• [STATED PROBLEM]: Set down, exactly as they appear, the lines from the line holding "What FreeCAD Python" through the line holding "V = FreeCAD.Vector", inclusive; output nothing outside that range.

• [WORKING DATA]:
━━━━━━━━━━━━━━━━━━━━
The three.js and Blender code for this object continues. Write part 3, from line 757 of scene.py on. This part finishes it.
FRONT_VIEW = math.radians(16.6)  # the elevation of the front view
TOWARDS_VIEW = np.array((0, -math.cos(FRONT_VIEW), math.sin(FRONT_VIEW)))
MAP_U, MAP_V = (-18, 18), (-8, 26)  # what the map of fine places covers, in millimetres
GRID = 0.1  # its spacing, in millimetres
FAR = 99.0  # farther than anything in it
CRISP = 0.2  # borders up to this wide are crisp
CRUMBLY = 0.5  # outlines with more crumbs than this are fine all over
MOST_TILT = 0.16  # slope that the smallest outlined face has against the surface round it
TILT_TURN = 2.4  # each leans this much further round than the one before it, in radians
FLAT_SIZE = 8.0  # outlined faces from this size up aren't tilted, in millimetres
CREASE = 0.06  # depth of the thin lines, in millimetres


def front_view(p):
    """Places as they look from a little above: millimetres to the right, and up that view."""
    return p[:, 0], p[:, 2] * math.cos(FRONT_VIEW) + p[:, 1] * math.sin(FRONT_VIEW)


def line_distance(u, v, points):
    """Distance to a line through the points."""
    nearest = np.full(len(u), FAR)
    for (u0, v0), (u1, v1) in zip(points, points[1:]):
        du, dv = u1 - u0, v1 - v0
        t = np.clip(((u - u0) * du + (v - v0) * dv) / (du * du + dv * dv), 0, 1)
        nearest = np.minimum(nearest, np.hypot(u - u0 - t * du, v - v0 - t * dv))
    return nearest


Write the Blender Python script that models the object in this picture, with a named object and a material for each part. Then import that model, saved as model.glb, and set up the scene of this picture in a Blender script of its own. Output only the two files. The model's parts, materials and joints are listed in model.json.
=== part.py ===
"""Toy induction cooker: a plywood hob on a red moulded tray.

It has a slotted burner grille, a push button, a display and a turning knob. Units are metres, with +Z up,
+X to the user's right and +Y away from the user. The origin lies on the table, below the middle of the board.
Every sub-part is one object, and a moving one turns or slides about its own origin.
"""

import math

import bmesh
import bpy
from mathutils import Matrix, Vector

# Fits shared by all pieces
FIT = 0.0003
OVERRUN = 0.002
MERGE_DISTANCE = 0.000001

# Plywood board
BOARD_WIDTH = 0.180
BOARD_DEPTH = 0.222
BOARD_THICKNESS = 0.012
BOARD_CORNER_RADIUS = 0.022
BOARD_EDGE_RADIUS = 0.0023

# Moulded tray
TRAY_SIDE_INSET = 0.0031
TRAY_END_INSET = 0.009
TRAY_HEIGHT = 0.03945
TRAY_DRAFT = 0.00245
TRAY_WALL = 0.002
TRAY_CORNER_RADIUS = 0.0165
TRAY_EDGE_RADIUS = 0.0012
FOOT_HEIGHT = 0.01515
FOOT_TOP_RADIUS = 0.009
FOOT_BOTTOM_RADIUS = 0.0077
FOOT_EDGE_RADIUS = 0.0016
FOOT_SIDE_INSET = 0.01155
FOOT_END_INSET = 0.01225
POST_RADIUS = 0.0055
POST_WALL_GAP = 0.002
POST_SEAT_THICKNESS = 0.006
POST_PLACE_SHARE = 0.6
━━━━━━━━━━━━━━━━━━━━
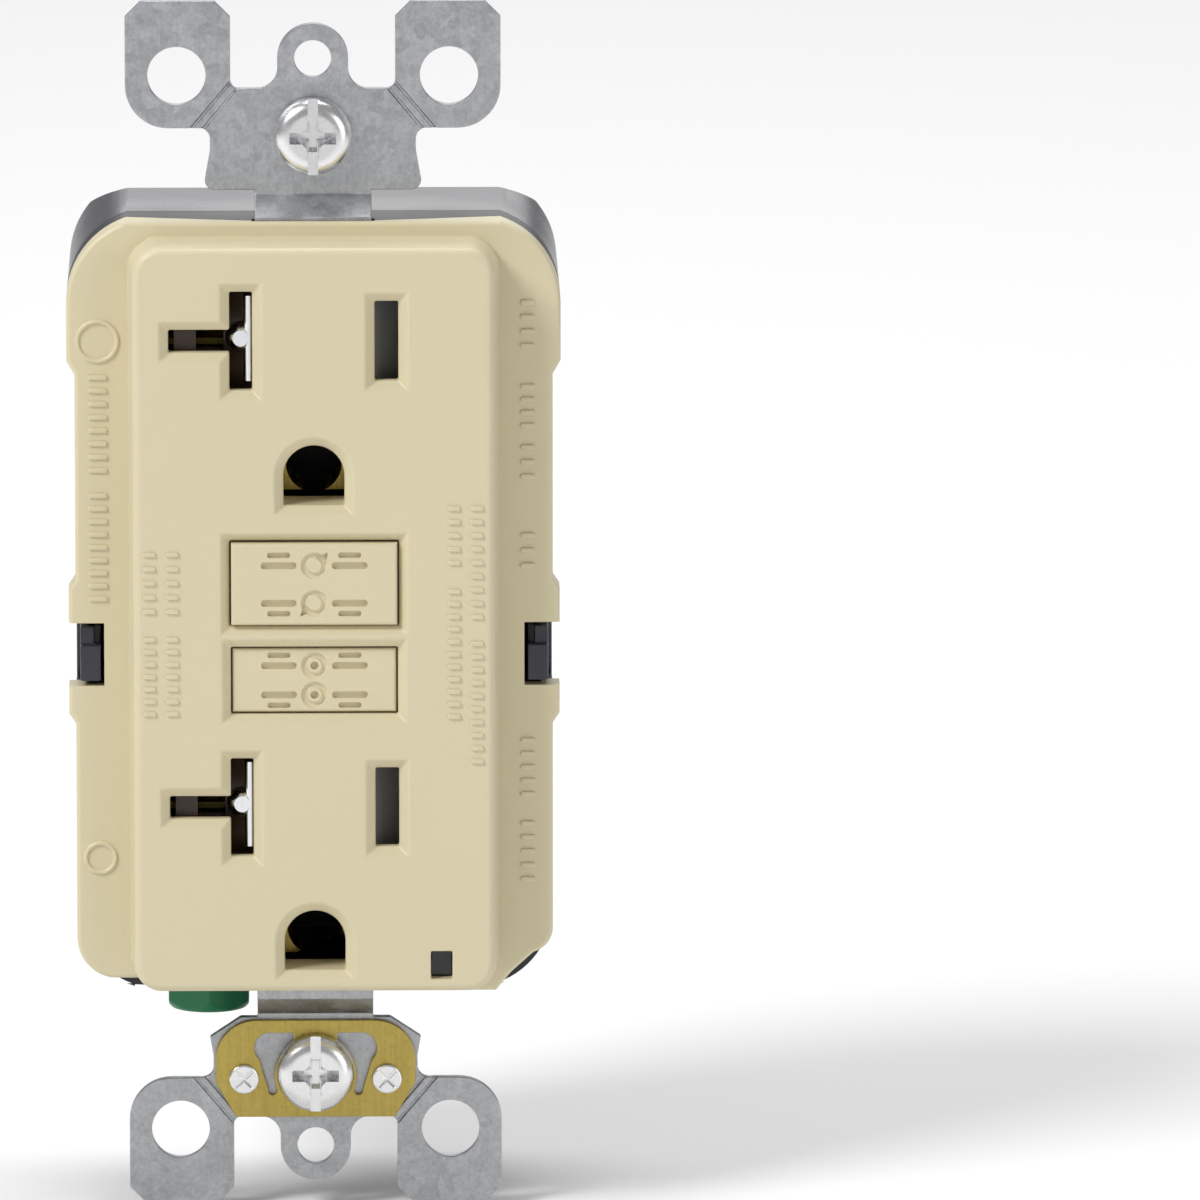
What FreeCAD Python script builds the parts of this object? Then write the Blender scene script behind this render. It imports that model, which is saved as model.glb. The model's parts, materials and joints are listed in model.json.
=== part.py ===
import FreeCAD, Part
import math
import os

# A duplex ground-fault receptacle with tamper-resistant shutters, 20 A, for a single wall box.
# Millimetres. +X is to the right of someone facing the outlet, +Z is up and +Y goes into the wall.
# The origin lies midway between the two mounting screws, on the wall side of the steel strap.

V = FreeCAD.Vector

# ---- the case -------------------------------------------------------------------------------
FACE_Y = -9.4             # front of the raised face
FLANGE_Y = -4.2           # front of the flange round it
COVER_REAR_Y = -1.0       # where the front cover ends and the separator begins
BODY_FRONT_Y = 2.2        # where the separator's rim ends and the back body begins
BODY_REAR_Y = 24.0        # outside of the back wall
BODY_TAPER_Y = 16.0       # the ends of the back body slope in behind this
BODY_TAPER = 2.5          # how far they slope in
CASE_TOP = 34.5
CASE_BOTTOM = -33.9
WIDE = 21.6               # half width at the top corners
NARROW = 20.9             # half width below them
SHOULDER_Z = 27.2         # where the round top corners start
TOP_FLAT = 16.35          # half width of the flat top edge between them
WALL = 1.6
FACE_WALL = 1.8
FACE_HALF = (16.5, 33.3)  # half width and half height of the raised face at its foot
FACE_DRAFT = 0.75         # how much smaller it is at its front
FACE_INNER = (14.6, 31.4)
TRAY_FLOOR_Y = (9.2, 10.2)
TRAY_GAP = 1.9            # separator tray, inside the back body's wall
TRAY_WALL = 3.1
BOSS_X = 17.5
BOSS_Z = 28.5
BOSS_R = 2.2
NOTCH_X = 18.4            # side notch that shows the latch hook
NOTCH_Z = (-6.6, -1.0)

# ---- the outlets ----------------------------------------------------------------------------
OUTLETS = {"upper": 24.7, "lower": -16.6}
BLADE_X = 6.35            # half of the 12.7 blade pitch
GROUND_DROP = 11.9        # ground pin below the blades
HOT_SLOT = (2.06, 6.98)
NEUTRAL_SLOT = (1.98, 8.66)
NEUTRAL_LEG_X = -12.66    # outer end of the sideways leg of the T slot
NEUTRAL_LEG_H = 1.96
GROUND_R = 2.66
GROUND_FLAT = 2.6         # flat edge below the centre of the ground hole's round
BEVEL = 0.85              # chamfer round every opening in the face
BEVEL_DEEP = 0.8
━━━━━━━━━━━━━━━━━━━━
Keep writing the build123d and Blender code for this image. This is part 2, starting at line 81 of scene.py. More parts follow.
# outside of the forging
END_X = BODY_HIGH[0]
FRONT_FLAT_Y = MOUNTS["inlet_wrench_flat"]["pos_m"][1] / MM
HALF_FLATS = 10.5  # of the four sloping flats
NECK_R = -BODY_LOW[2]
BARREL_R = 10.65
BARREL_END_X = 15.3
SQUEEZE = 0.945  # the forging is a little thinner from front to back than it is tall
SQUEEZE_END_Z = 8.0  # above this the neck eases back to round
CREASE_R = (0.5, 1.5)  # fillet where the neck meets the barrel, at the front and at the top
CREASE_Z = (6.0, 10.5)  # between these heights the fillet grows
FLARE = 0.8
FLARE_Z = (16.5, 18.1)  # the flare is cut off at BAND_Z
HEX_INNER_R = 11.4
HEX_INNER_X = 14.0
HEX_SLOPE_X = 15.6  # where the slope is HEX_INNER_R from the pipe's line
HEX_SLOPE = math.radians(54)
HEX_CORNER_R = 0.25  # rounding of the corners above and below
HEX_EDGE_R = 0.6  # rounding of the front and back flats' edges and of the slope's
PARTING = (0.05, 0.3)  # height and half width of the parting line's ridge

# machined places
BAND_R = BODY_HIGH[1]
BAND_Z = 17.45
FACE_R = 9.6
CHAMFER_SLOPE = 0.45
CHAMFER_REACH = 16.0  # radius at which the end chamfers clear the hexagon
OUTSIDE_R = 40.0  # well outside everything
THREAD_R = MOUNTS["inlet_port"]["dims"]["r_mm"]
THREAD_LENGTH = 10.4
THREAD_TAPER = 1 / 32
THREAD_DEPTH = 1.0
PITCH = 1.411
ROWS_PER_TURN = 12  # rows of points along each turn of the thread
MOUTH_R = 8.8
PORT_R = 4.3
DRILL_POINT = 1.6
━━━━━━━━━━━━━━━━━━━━
• [COMPLETE RESPONSE]:
What FreeCAD Python script builds the parts of this object? Then write the Blender scene script behind this render. It imports that model, which is saved as model.glb. The model's parts, materials and joints are listed in model.json.
=== part.py ===
import FreeCAD, Part
import math
import os

# A duplex ground-fault receptacle with tamper-resistant shutters, 20 A, for a single wall box.
# Millimetres. +X is to the right of someone facing the outlet, +Z is up and +Y goes into the wall.
# The origin lies midway between the two mounting screws, on the wall side of the steel strap.

V = FreeCAD.Vector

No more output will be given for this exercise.